Monday, October 15, 2007

Sometimes I'm Jealous of Artists and the Upper Class

Buisness man in your Italian 3 piece. You laugh at a young man doing women's work. You have built your reputation on deals, plans, and stocks. Your gray hair is re-dyed black. People see you and respect you or hate you because the cloth on your body cost you what we pay to keep our homes each month. Your vehicle is new and your liquor cabinet is full. But, I have seen you. I have seen you when the cancer might be back. I have seen that even though you run marathons and build empires, that glioblastoma multiforme doesn't care about contracts or mortgages. A clot is not dissolved by stock options. I have seen your three piece traded in for a hospital gown. I have seen your work ethic and pride dissolve into humble kindness and frustrated anger. I was there to bring you into the world that you would buy. I gave you the vaccines that enabled you to live through childhood and make it into the Ivy league. I was in the ER when you had that car wreck and at the psychiatrist's clinic when it all got too heavy. Now, when you are fighting for your every breath, I will try to make you as comfortable as possible and honor your wishes, and tell you that your life was lived to the fullest.


Artist in your militant jacket, your convictions lined in metal discs on your sleeve. You carry a guitar and paints. You confront, you explore, and you examine. You write and expound about the mysteries that surround you. You see the sheep in polo shirts, wal-mart slacks, and white shoes and think that perhaps they don't see the same world that you do. You subject practical concerns to metaphysical ones. Your long hair, strange face, and fringe politics make you an uncomfortable figure for many. You prefer it that way. You live to confront expectations. You also age. The war that you lived to end in college, will come to an end. The president you despise will grow old and die. Your music will either fade out completely or be re engineered into a popular blasphemy of its former self. You may continue on with your convictions into old age, or the wearing of gravity and necessity may mold you into a more convenient form. I have seen it go either way. I have seen your adolescence in with intractable headaches, seizures, or some other young brain problem. You make a Michael Jackson glove out of the mesh we use to cover your IV site by cutting a thumb hole, we do that all the time, but I compliment your ingenuity anyway.
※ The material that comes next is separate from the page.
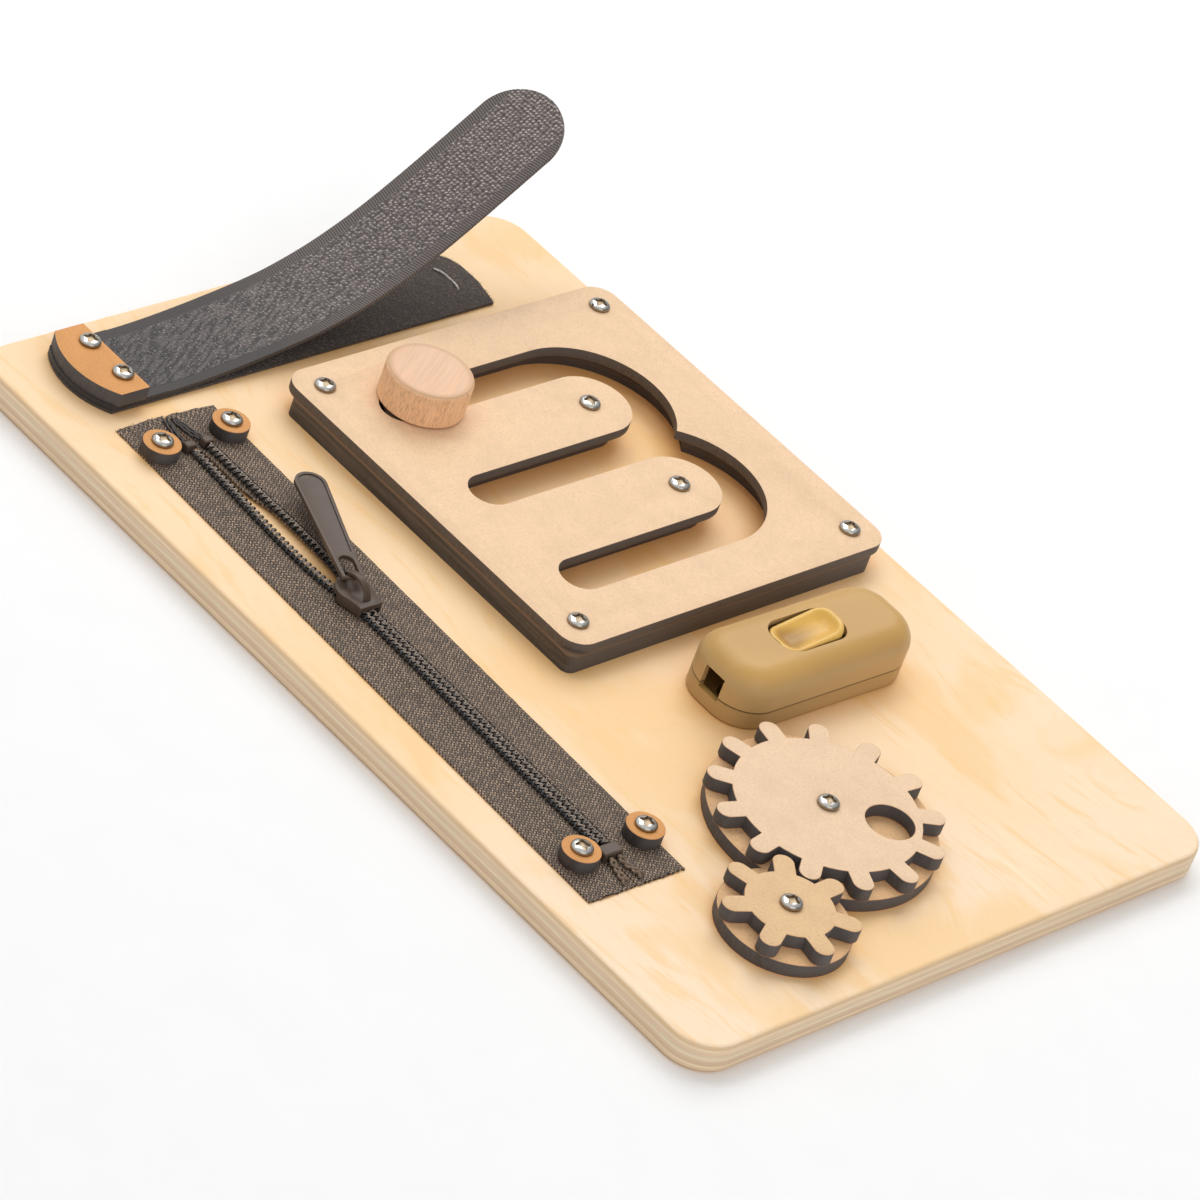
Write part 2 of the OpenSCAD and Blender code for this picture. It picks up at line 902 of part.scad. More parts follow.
slider_roof_low = coil_top + 0.25;
slider_roof = slider_roof_low + 1.5;
slider_nose = -slider_length / 2;
slider_tail = slider_length / 2;
flange_thick_side = 0.7;
tail_half = coil_half + 0.2 + flange_thick_side;
bridge_w = 2;
bridge_x = slider_nose + 5.6;
tab_thick = 1.3;
pivot_r = tab_thick / 2;
pivot_x = bridge_x - 1.9;
pivot_z = slider_roof + bridge_rise - 2.3;
arm_inner = 2.25;
arm_outer = 3.2;
window_length = 8.5;

// Plan of the slider, a shield that is broad where the rows of teeth part; inset by a wall
module slider_plan(inset = 0) {
    w = slider_width / 2 - inset;
    t = tail_half - inset;
    n = slider_nose;
    half = [[n, 1.6 - inset / 2], [n + 1.3, w * 0.63], [n + 3, w * 0.88], [n + 5, w],
        [n + 6.6, w * 0.97], [slider_tail - 4.2, t + 0.55], [slider_tail - 2.2, t + 0.1],
        [slider_tail - 1, t - 0.05], [slider_tail, t + 0.05]];
    polygon(concat(half, [for (i = [len(half) - 1 : -1 : 0]) [half[i][0], -half[i][1]]]));
}

// Side view of an arch that stands on z = 0
module arch(half, rise) {
    r = (half * half + rise * rise) / (2 * rise);
    intersection() {
        translate([0, rise - r])
            circle(r, $fn = 96);
        translate([-half, -0.1])
            square([2 * half, rise + 0.1]);
    }
}

module zip_slider() {
    flange_low = coil_low + 0.2;
    color(dark_metal)
        zip_place()
            translate([slider_at, 0, 0]) {
                // upper wing with side walls that guide the teeth behind the broad part
                linear_extrude_at(slider_roof_low, slider_roof - slider_roof_low)
                    slider_plan();
                linear_extrude_at(flange_low, slider_roof - 0.2 - flange_low)
                    difference() {
                        slider_plan();
                        slider_plan(flange_thick_side);
                        translate([slider_nose - over, -slider_width])
                            square([5 + over, 2 * slider_width]);
                        translate([0, -tail_half + flange_thick_side])
                            square([slider_length, 2 * (tail_half - flange_thick_side)]);
                    }
                // lower wing under the tapes
                linear_extrude_at(wing_low, wing_thick)
                    slider_plan(0.4);
                // wedge that joins the wings and parts the teeth
                linear_extrude_at(wing_low, slider_roof - 0.1 - wing_low)
                    translate([slider_nose + 0.1, -0.45])
                        square([1.2, 0.9]);
                // bridge that holds the pull tab
                translate([bridge_x, 0, slider_roof])
                    rotate([90, 0, 0])
                        linear_extrude(bridge_w, center = true)
                            difference() {
                                arch(5.5, bridge_rise);
                                translate([0, -0.05])
                                    arch(4.8, bridge_rise - 0.8);
                            }
            }
}

module pull_place() {
    zip_place()
        translate([slider_at + pivot_x, 0, pivot_z])
            rotate(180 - tab_turn)
                children();
}

// Pull tab along +X from its pivot: crossbar, two arms, and a plate with a raised rim
module pull_tab() {
    rim = 0.9;
    recess = 0.3;
    end_r = tab_width / 2;
    color(dark_metal)
        pull_place()
            difference() {
                union() {
                    rotate([90, 0, 0])
                        cylinder(h = 2 * arm_outer, r = pivot_r, center = true);
                    translate([0, 0, -pivot_r])
                        linear_extrude(tab_thick)
                            difference() {
                                tab_plan(end_r, arm_outer);
                                window_plan();
                            }
                }
                for (z = [pivot_r - recess, -pivot_r - over])
                    translate([0, 0, z])
                        linear_extrude(recess + over)
                            intersection() {
                                tab_plan(end_r - rim, arm_outer - rim, rim);
                                translate([window_length + 1.5, -tab_width])
                                    square([tab_length, 2 * tab_width]);
                            }
            }
}

// Plan of the window between the arms, round at its far end
module window_plan() {
    translate([-over, -arm_inner])
        square([window_length - arm_inner + over, 2 * arm_inner]);
    translate([window_length - arm_inner, 0])
        circle(arm_inner);
}

// Plan of the pull tab: narrow at the pivot, round at the far end
module tab_plan(end_r, start_half, inset = 0) {
    centre = tab_length - end_r - inset;
    translate([centre, 0])
        circle(end_r, $fn = 64);
    polygon([[0, -start_half], [centre, -end_r], [centre, end_r], [0, start_half]]);
}

// ---- strap --------------------------------------------------------------

strap_mid = board_thick + loop_thick + 0.3 + strap_thick / 2;
bar_low = strap_mid + strap_thick / 2;
bar_length = strap_width + 1.2;
fold_gap = 0.3;
// lengths of the strap between its folds; the last one ends at the middle of the round tip
fold_lengths = [36.3, 15.5, 15.2, 19.6, 39.4];

function fold_y(i) = i == 0 ? strap_lift : fold_y(i - 1) + fold_lengths[i - 1] * cos(i * strap_bend);
function fold_z(i) = i == 0 ? strap_mid : fold_z(i - 1) + fold_lengths[i - 1] * sin(i * strap_bend);

// Plan of the clamping bar: straight inside, bulging outside
module bar_plan(grow) {
    half = bar_length / 2;
    bulge_r = (half * half + bar_bulge * bar_bulge) / (2 * bar_bulge);
    translate([strap_x, bar_inner])
        intersection() {
            translate([-half - grow, -bar_depth - bar_bulge - grow])
                square([bar_length + 2 * grow, bar_depth + bar_bulge + grow]);
            translate([0, -bar_depth - bar_bulge + bulge_r])
                circle(bulge_r + grow, $fn = 96);
        }
}

module bar_holes() {
    translate([0, 0, bar_low + bar_thick])
        at_each(bar_screw_places)
            screw_hole(bar_low + bar_thick - board_thick + over);
}

module clamped_strip(z, height, to_y) {
    difference() {
        linear_extrude_at(z, height) {
            intersection() {
                bar_plan(0.4);
                translate([strap_x - strap_width / 2, -board_width])
                    square([strap_width, board_width]);
            }
            translate([strap_x - strap_width / 2, bar_inner - 1])
                square([strap_width, to_y - bar_inner + 1]);
        }
        bar_holes();
    }
}

module loop_strip() {
    color([0.22, 0.20, 0.19])
        clamped_strip(board_thick, loop_thick, loop_end);
}

module strap_root() {
    color([0.27, 0.26, 0.26])
        clamped_strip(strap_mid - strap_thick / 2, strap_thick, strap_lift - fold_gap);
}

module strap_bar() {
    color(orange_fibre)
        difference() {
            linear_extrude_at(bar_low, bar_thick)
                bar_plan(0);
            bar_holes();
        }
}

module strap_bar_screws() {
    color(steel)
        translate([0, 0, bar_low + bar_thick])
            at_each(bar_screw_places)
                pan_screw(bar_low + bar_thick - board_thick + screw_bite);
}

// One stretch of the strap between two folds, counted from 1
module strap_stretch(i) {
    last = i == len(fold_lengths);
    run = fold_lengths[i - 1] - (last ? fold_gap : 2 * fold_gap);
    color([0.27, 0.26, 0.26])
        translate([strap_x, fold_y(i - 1), fold_z(i - 1)])
            rotate([i * strap_bend, 0, 0]) {
                translate([-strap_width / 2, fold_gap, -strap_thick / 2])
                    cube([strap_width, run, strap_thick]);
                if (last)
                    intersection() {
                        translate([0, fold_lengths[i - 1], -strap_thick / 2])
                            cylinder(h = strap_thick, d = strap_width, $fn = 64);
                        translate([-strap_width, fold_lengths[i - 1] - over, -strap_width])
                            cube(2 * strap_width);
                    }
            }
}

module strap_1() {
    strap_stretch(1);
}

module strap_2() {
    strap_stretch(2);
}

module strap_3() {
    strap_stretch(3);
}

module strap_4() {
    strap_stretch(4);
}

module strap_5() {
    strap_stretch(5);
}

// ---- nodes --------------------------------------------------------------

base_board();
maze_plate();
maze_spacer_left();
maze_spacer_right();
maze_screws();
knob_guide();
knob_cap();
knob_screw();
gear_base();
big_gear();
small_gear();
gear_screws();
switch_lower_shell();
switch_upper_shell();
switch_screws();
switch_terminals();
rocker();
rocker_axle();
rocker_contact();
zip_tape_near();
zip_tape_far();
zip_coil_near();
zip_coil_far();
zip_top_stops();
zip_bottom_stop();
zip_washers();
zip_screws();
zip_slider();
pull_tab();
loop_strip();
strap_bar();
strap_bar_screws();
strap_root();
strap_1();
strap_2();
strap_3();
strap_4();
strap_5();
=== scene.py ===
"""Wooden busy board: finishes, soft parts, small fasteners, floor, lamps and camera."""

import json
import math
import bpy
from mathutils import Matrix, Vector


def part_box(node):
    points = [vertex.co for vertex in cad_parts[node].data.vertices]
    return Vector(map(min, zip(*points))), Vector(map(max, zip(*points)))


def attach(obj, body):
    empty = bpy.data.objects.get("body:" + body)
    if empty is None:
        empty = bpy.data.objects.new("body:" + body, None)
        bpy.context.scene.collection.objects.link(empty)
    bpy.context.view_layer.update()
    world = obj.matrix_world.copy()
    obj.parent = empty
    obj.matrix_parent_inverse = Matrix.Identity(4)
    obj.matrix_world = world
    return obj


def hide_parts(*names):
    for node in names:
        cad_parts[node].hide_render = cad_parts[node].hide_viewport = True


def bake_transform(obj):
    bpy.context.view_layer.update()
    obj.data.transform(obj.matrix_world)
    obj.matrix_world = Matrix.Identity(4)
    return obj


bl_info = {
    "name": "Wooden busy board",
    "version": (1, 0, 0),
    "blender": (4, 5, 0),
    "location": "View3D > Sidebar > Busy board",
    "description": "Dresses a packed busy board: wood, zipper, strap, switch, screws and a plain stage",
    "category": "Object",
}

import bmesh
import bpy
from bpy.props import FloatProperty, FloatVectorProperty, IntProperty, PointerProperty
from mathutils import Matrix, Vector, noise

MM = 0.001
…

I have seen you old and disabled. Your paintings hang on your wall. Every night you tell me that you were a great artist and a teacher. You tell me about Paris. I have actually seen your painting in someone's home. I have seen you come in to us with no intentions of leaving. You do not wish to be resuscitated. You want peace, quiet, and solitude. You didn't cry when you had your shots as a child, either. I will bring your morphine on schedule and try not to wake you.


Christian, in plain clothes, happy with your family, but working hard. You seem poor and somewhat ineloquent. You put all of your eggs in one basket. Sometimes you carry the knowledge of your faith like the sky hold is blueness. Sometimes you carry your faith like a heavy, splintery, cross. Sometimes you try to hide your faith in the bushes while you engage in some indiscretion. You go to your Church to meet your friends, you go to your knees to meet your God. You have many facets. You are supposed to support guns, wars, and the free market, but you're not sure why. You are pulled toward pluralism, but you hold on to the Scriptures as your anchor. You call the businessman greedy and the artist immoral, although you know that you are both of these. Others see your dim exterior, but cannot guess what lies inside you. I have seen you also. You lie in bed quietly. Your Bible is on your bedside table. I don't think I've actually seen you reading it, but it is there. You take your meds and trust your doctors. Sometimes you blame things on God that are not his fault. Your locus of control fluctuates from internal to external and back again. If you are in a coma, your family invariably leaves Christian pop music on 24/7, which I suspect may annoy you, but they think that 88.3 heals. Your family cries much harder than you do. They want treatment options, home health care, and second opinions. You don't mind. Your faith grows stronger as you breathing becomes more difficult. Sometimes you have visions of celestial beings.


I have seen myself in all of these. I live in pretense and die in pain. I cling to the present, long for the past, and am anxious about the future. Sometimes it seems like riding a bike down a dangerously steep hill, you know you will wreck soon, but some of us just make it longer than others. The important questions are, what's at the bottom of the hill, and how can we enjoy the ride?

4 comments:

Anonymous said...

*applause*

Very well done.

Willard Cupp, RN said...

thanks

Matt said...

I especially liked the part about 88.3...

Willard Cupp, RN said...

yeah, no joke. i have had several patients' families who leave their poor incapacitated loved one's TV permanently on 88.3 (Parkview has some TV channels that play a radio station). or they leave a Christian CD on repeat all night long. i mean, i don't mind doing it, but it probably bothers the patient on whatever level of consciousness they are living on.